Sunday, July 26, 2015

LEON THE PROFESSIONAL: She's Always Buzzing Just Like Leon


Director: Luc Besson
Writer: Luc Besson
Cast: Jean Reno, Natalie Portman, Gary Oldman, Danny Aiello
Runtime: 110 mins.
1994

Never before has my enjoyment of a movie been so utterly depleted by a soundtrack. Starting with the second or third scene, I began to notice how much the impact of every moment was thwarted by the music propping it up. It's like a sociopathic nine year old watched the movie, was forced to write down four word descriptions of every scene, and that was all the information composer Eric Serra had with which to score this film. We are treated to a buffet of saccharine strings, balanced by a healthy dose of cliche Italian music, rounded out by a sprinkle of cliche Asian music for no particular reason. The score repeatedly made me feel bad any time I considered investing in a scene. The movie wants to be a slick thriller with heart, but the soundtrack belongs to a bargain bin knock-off of The Sopranos.

The rest of the movie is not all that bad. We have professional immigrant hitman Leon (Jean Reno) who primarily kills his quarries by being somewhere above them when they think he is somewhere in front of them. We have young Mathilda (Natalie Portman*) who has lost her family and is hellbent on revenge, so she tries to learn the business from Leon. And we have career dirty cop Stansfield (Gary Oldman), the perpetrator of the killings, who is really more of an explicit mobster than a crooked enforcer of the law. When dead bodies pile up around him, he gets interrogated by fellow officers, but then he just screams that he's busy and goes away.

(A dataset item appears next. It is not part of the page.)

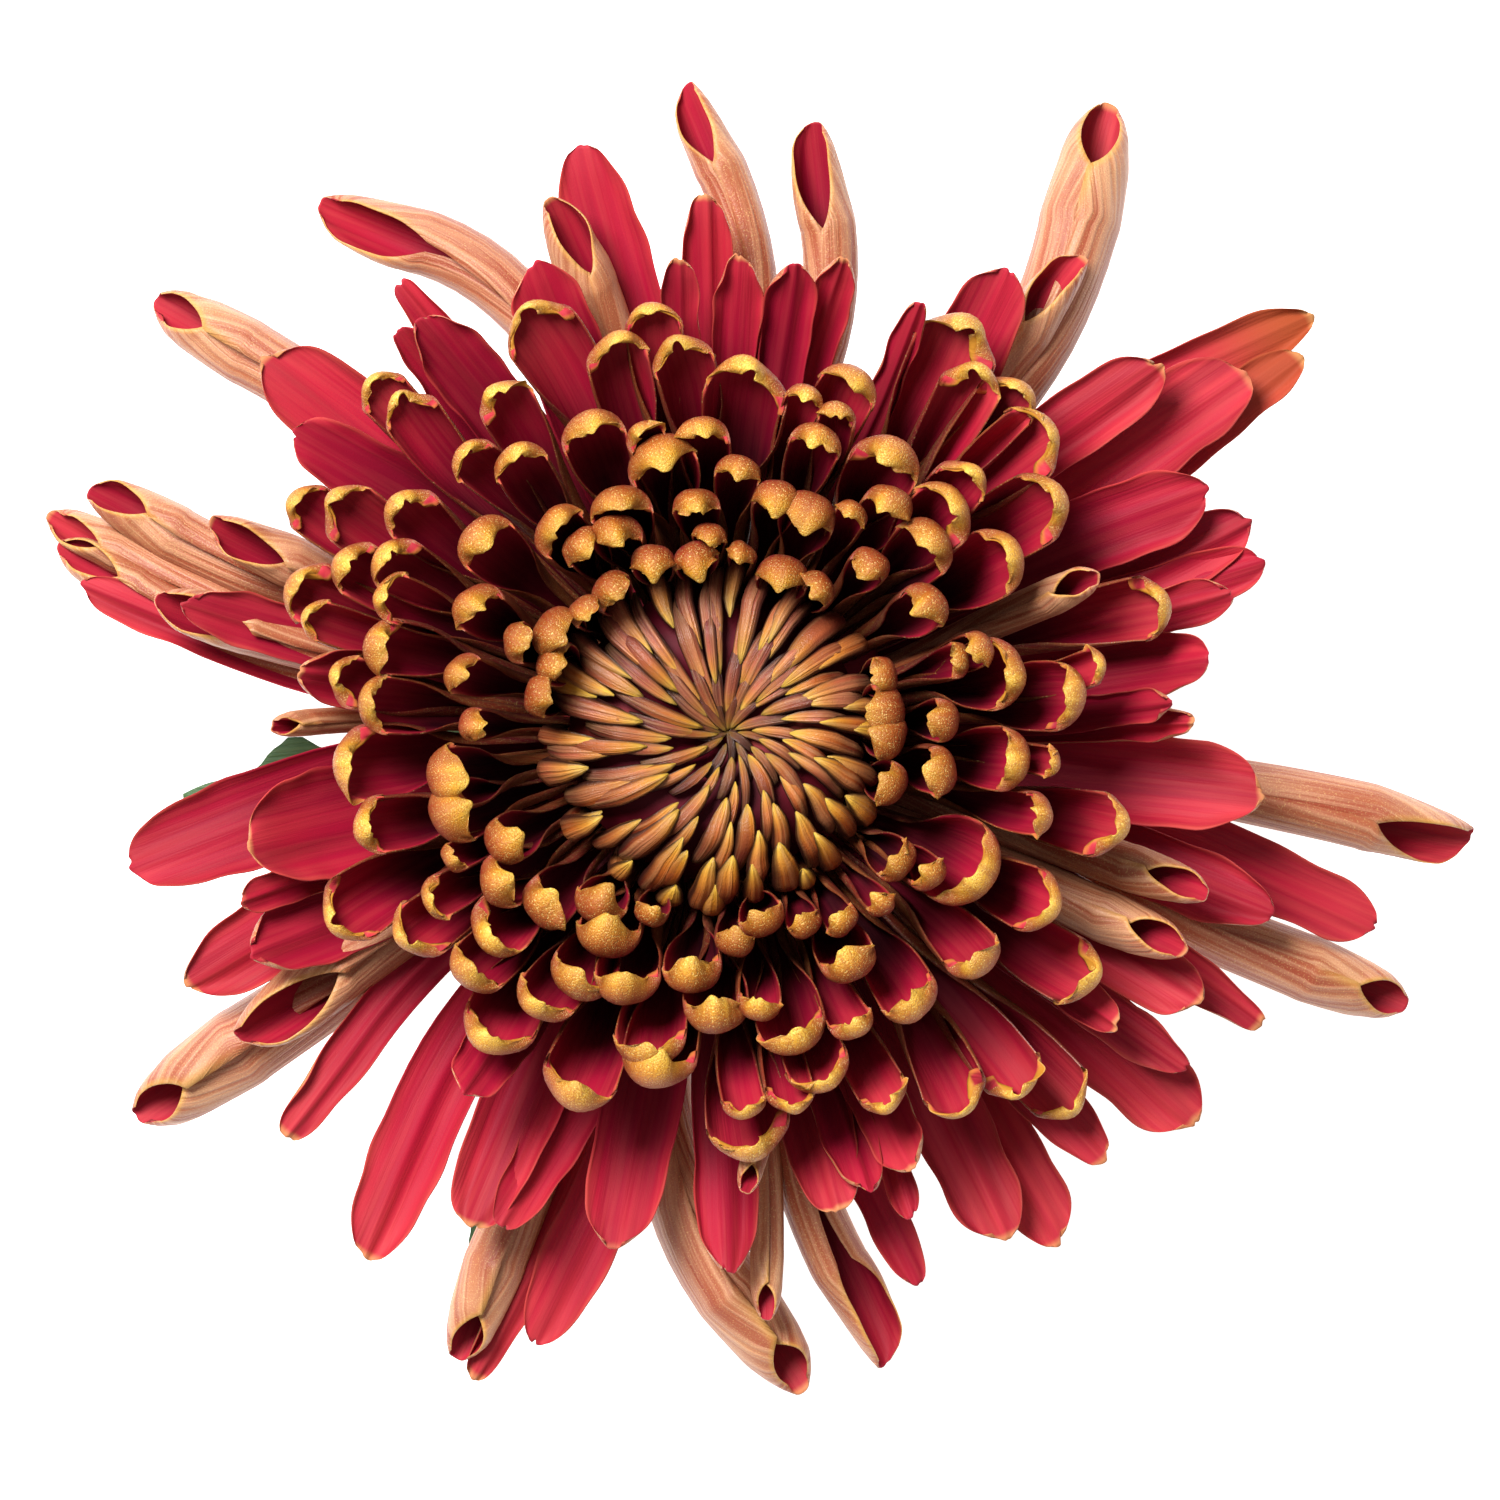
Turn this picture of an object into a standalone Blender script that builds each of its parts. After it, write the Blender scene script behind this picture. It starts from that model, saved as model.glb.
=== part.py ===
# Spider chrysanthemum, one cut bloom laid face up on its short stem and three leaves.
# Lengths are millimetres and angles degrees until a mesh is made; +Z is the bloom's axis.
import math

import bmesh
import bpy
from mathutils import Vector

MM = 0.001

CORE_HEIGHT = 38.0             # centre of the receptacle above the surface
CORE_SIDES = 11
CORE_SECTION = ((8.0, -9.0), (15.0, -6.3), (18.4, -0.5), (17.0, 5.2), (12.0, 7.2))
CORE_TOP = 7.2
CORE_BOTTOM = -9.0
ROOT_RADIUS = 8.5              # ray roots start this far from the core's centre
ROOT_WIDTH = 1.3
WALL = 1.0                     # thickness of a ray along its midrib
TIP_WALL = 0.8
TIP_WALL_FROM = 1.9            # place where the thinner wall begins
BODY_PULL = 0.36               # handles of a body's curve, as a share of its span

# Tips. A hook is an arc whose radius is a share of the ray's width, and it ends at a slope
# that falls with reach. Quills and open rays end in a slight turn.
HOOK_BEND = 0.47
HOOK_EXTRA = 0.8
HOOK_SLOPES = ((34.0, 207.0), (42.0, 190.0), (90.0, 165.0))
QUILL_TIP_WIDTHS = 1.5
QUILL_TIP_EXTRA = 3.0
QUILL_TURN = 24.0
OPEN_TIP_SHARE = 0.24
OPEN_TURNS = ((55.0, 10.0), (90.0, -5.0))

INVOLUCRE_SECTION = ((8.3, -9.4), (8.8, -10.3), (7.6, -12.6), (4.6, -15.2), (2.7, -17.0))
INVOLUCRE_SIDES = 12
BRACT_ROWS = 2
BRACTS_A_ROW = 10
BRACT_SHAPE = ((5.2, -13.2, 1.4), (8.8, -11.2, 2.2), (11.6, -9.9, 1.9), (14.0, -8.9, 0.4))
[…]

*I saw her name in the opening credits, but totally forgot about it until the end of the movie. She's the little girl! It's just like Jodie Foster in Taxi Driver.**

**It really is like Jodie Foster in Taxi Driver but far less intentional; the movie sexualizes Portman's character in all sorts of weird and uncomfortable ways.


As far as I can tell this is writer/director Luc Besson's breakout film. In a few years he would go on to make the cult classic The Fifth Element, and more recently the apparently boneheaded but beautiful Lucy. That seems to be this guy's MO: movies that have a flair for style, but are all over the place with their tone and pacing. Leon the Professional*** sometimes tries to be Tarantino's True Romance and sometimes tries to be Vin Diesel's The Pacifier, a blend that works poorly but not as poorly as you would imagine.

***Or Leon: The Professional if you believe IMDB, or simply The Professional if you believe the title card at the beginning of the film.

Two things in particular elevate The Professional above the mess it should degenerate into. One is Besson's aforementioned stylistics. His dialogue tends to be clunky as all hell, but he's got a great eye for characterization through camerawork, and his action scenes are satisfyingly propulsive. He really ought to consider stepping back out of the director's chair and doing some DP work.


The other elevating factor is the acting. Reno does his job well enough (one of his few strong moments of characterization is a shot of his wide-eyed gaping at an old-timey musical in a movie theater), and Portman is incredibly dynamic despite being given some awful lines to chew on. But I'm mostly thinking of a fellow named Gary Oldman. His sociopathic killer eats up every scene he's in and spits it out with a grin. Oldman is a master of electrifying genre silliness. He piles quirks onto a character that he could have easily sleepwalked through. The long stretches when he's not onscreen only enhance the moments he shows up. It's hard not to believe that Oldman's casting in The Professional wasn't riding the wave of his glorious extended cameo as a psychotic pimp in the previous year's True Romance.

He has a wonderful bit where he goes into a murderous frenzy by channeling Beethoven, then afterwards has a conversation with one of his victims about the various strengths of Beethoven, Mozart, and Brahms in such situations. This moment could have only been improved if that asshat composer had actually scored the scene with some goddamned Beethoven instead of whatever sinister tripe he inserted. Oldman is literally waving his hands about as he hears Beethoven in his head. It's right there on the page. How could you not give us any Beethoven in this moment. I haven't seen a scoring flub this obvious since a flash-whatever in an episode of LOST that was all about Jack (I think) going to see some kid's piano recital of Chopin, and instead of letting us listen to the Chopin that is making Jack so emotional, Giacchino cuts out the piano and replaces it with some generic emotional strings. If you have powerful music written into the narrative of the film, why would you ever not take advantage of that, unless you are willfully undercutting it for some subversive reason? Come on.

And so we come full circle to the awful soundtrack that makes a marginally above-average film a great deal more grating.